'''

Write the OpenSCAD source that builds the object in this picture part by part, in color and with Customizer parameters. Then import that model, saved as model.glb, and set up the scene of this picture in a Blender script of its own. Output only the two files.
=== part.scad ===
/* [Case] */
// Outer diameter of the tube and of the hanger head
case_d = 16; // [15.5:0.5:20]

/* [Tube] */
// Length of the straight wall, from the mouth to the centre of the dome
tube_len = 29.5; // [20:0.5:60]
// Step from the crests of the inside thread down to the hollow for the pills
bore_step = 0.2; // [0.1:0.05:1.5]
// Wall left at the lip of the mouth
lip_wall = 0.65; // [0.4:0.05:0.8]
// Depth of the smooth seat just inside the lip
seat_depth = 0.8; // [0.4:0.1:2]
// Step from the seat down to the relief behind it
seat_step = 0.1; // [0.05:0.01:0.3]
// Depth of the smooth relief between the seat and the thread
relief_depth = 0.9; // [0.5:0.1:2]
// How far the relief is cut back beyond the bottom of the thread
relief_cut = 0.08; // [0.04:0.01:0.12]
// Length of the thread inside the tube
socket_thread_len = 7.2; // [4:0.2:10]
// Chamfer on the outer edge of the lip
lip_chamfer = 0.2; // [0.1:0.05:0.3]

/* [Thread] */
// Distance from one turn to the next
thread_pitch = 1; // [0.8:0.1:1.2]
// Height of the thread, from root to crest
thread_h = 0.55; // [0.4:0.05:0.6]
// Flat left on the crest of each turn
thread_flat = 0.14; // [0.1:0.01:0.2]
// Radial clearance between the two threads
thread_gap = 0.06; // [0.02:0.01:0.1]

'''

● STATED EXERCISE
Type out the full listing again, exactly as given.

● RESPONSE BELOW
Write the OpenSCAD source that builds the object in this picture part by part, in color and with Customizer parameters. Then import that model, saved as model.glb, and set up the scene of this picture in a Blender script of its own. Output only the two files.
=== part.scad ===
/* [Case] */
// Outer diameter of the tube and of the hanger head
case_d = 16; // [15.5:0.5:20]

/* [Tube] */
// Length of the straight wall, from the mouth to the centre of the dome
tube_len = 29.5; // [20:0.5:60]
// Step from the crests of the inside thread down to the hollow for the pills
bore_step = 0.2; // [0.1:0.05:1.5]
// Wall left at the lip of the mouth
lip_wall = 0.65; // [0.4:0.05:0.8]
// Depth of the smooth seat just inside the lip
seat_depth = 0.8; // [0.4:0.1:2]
// Step from the seat down to the relief behind it
seat_step = 0.1; // [0.05:0.01:0.3]
// Depth of the smooth relief between the seat and the thread
relief_depth = 0.9; // [0.5:0.1:2]
// How far the relief is cut back beyond the bottom of the thread
relief_cut = 0.08; // [0.04:0.01:0.12]
// Length of the thread inside the tube
socket_thread_len = 7.2; // [4:0.2:10]
// Chamfer on the outer edge of the lip
lip_chamfer = 0.2; // [0.1:0.05:0.3]

/* [Thread] */
// Distance from one turn to the next
thread_pitch = 1; // [0.8:0.1:1.2]
// Height of the thread, from root to crest
thread_h = 0.55; // [0.4:0.05:0.6]
// Flat left on the crest of each turn
thread_flat = 0.14; // [0.1:0.01:0.2]
// Radial clearance between the two threads
thread_gap = 0.06; // [0.02:0.01:0.1]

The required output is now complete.